Another skill the USAF plans to work on in Air Defender is the ability of aircrews to operate with some degree of autonomy—in contrast to the top-down campaigns the Air Force has conducted in the Middle East, with missions carefully coordinated by air operations centers in the region.
“It gets us out of what I would call the legacy mindset of CENTCOM,” Loh said.
Another closely related goal is encouraging quick thinking under fire.
“At some point, we’ve got to train before you can actually do it,” Loh said. “It doesn’t matter what it is, A-10, KC-135, are they going to be able to go ‘OK, I’ve lost our comms, everybody.’ I know what the initial plan was for today.
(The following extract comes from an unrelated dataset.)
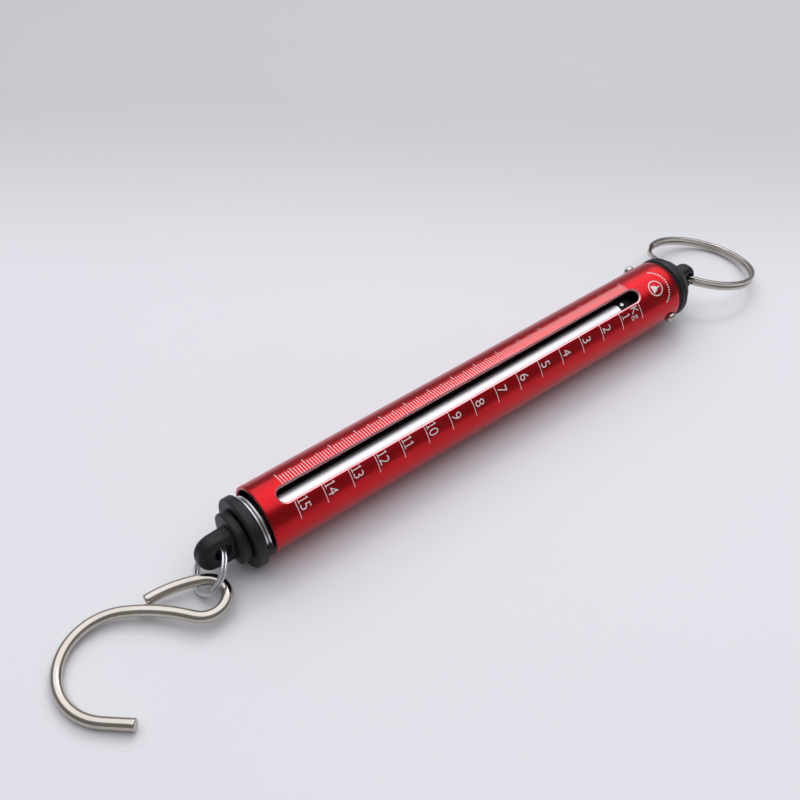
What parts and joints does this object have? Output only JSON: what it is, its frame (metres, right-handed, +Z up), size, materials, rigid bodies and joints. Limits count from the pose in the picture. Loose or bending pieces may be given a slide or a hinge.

Can I set myself up and do it as an aircraft commander, with a full crew, and take off and go make the next mission?”
Massive Scale
Though NATO and its members’ air forces have been increasing the number of air policing patrols and defensive drills, Air Defender will bring throngs of aircraft to bear in way that is not possible on a day-to-day basis.
“We need to exercise at this larger scale,” retired Gen. Phillip M. Breedlove, the former NATO Supreme Allied Commander, told Air & Space Forces Magazine. “We do not do it often enough.”
Gerhartz, whose nation will have around 60 aircraft participating and will provide logistical and command and control support, agrees.
“We have to be much more capable of defending the lines and it’s not just about talking or showing slides,” Gerhartz said. “We have to prove it, we have to demonstrate it.
“How do you inform Russia? Well, we won’t write them a letter. I think they get the message when we deploy.”